Dwight D. Eisenhower photo

Remarks at the City-County Building in Detroit

October 17, 1960

Mr. Mayor, members of the Common Council, and fellow Americans:

I am indeed proud to be here, to know that you have come out on a busy day to greet me and to have your Mayor and the Council present to me these mementoes which I shall cherish always.

I am delighted to come back to this city, which is of course known throughout the world as the motor capital of all the earth. I am delighted to come back because I have so many friends here and throughout the State, and I know that gathering at this convention this evening I shall have the great privilege of meeting many more of them.

Detroiters have a great right to be proud of their city, not merely because of its material accomplishments but because it is a city where people with good jobs have lived in self-respect, in decency, and in perfect awareness of the fact that all America wants to live in exactly the same way.

We are engaged in a great political struggle to determine which candidates and which parties will control Washington in the coming 4 years. I am not here as a proponent of either party or of anything else except for this one thing: I urge all our people to vote their own convictions, their own consciences, and not to be swayed by any kind of false or extreme propaganda--no matter what its source.

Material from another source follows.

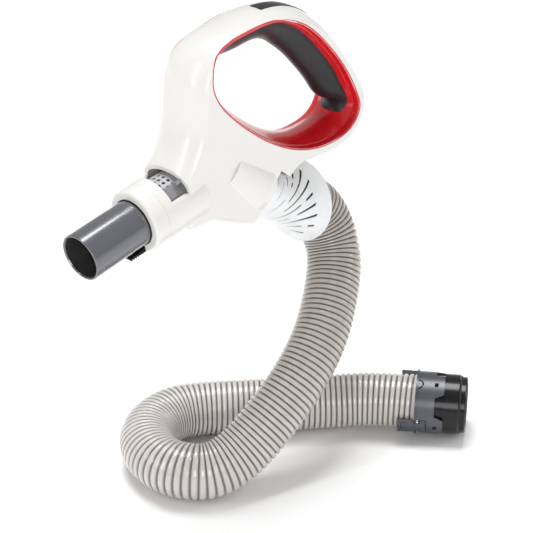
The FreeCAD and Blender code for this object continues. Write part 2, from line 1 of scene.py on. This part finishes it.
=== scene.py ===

Along this time of a campaign, always there are extremists, people who think they can find an advantage in distorting America before the world, making it appear a people and a Nation that is evil, who do not know the truth, who do not have regard for the normal commitments of honor and decency.

I believe that anyone who is guilty in America of putting out any kind of document that tries to tear down our self-respect, which tries to make us believe that we are not trying to do the good and best things for ourselves and for the world, this is a disservice to the United States.

And I repeat, I care not from what source any such calumnies can come, but I say to the people of Detroit, as I should like to say it to all America: just be true to yourselves, and don't be misled by anyone who for any reason would seek advantage in distortions, falsehoods, and wrongdoing.

I realize that these things are only a drop in the bucket as compared to the entire program of speaking and talking and writing that is done and is accomplished in these campaigns. But anything that attempts to degrade America calls for something from me, as long as I live and no matter what my position may be. Because this country, above all in the world that I know of, has reason to respect itself, and by respecting itself it also respects others--and it respects those great virtues in which we all hope to live.

I came in here this morning just to thank you most sincerely for your kindness and for these presents. It is only because I am so jealous of the character of America, because America is her people and what they do, and I am so proud of that vast majority of great, hardworking Americans, that whenever there is any attempt to besmirch their record, I want to be on the side opposing it.

So I hope you will forgive me for turning a little serious in my talk when I intended, as I said, to thank you very much for your welcome, to express my pride in the invitation to come back to this spot where I was 8 years ago--and in any event, to all of you good luck and my best wishes for success and happiness ahead.

Thank you again.

Note: The President spoke at 12:35 p.m. from a platform on the square in front of the City-County Building. Mayor Louis C. Miriani presented him with the key to the city; Marshall M. Fredericks gave the President a small replica of his statue "Spirit of Detroit."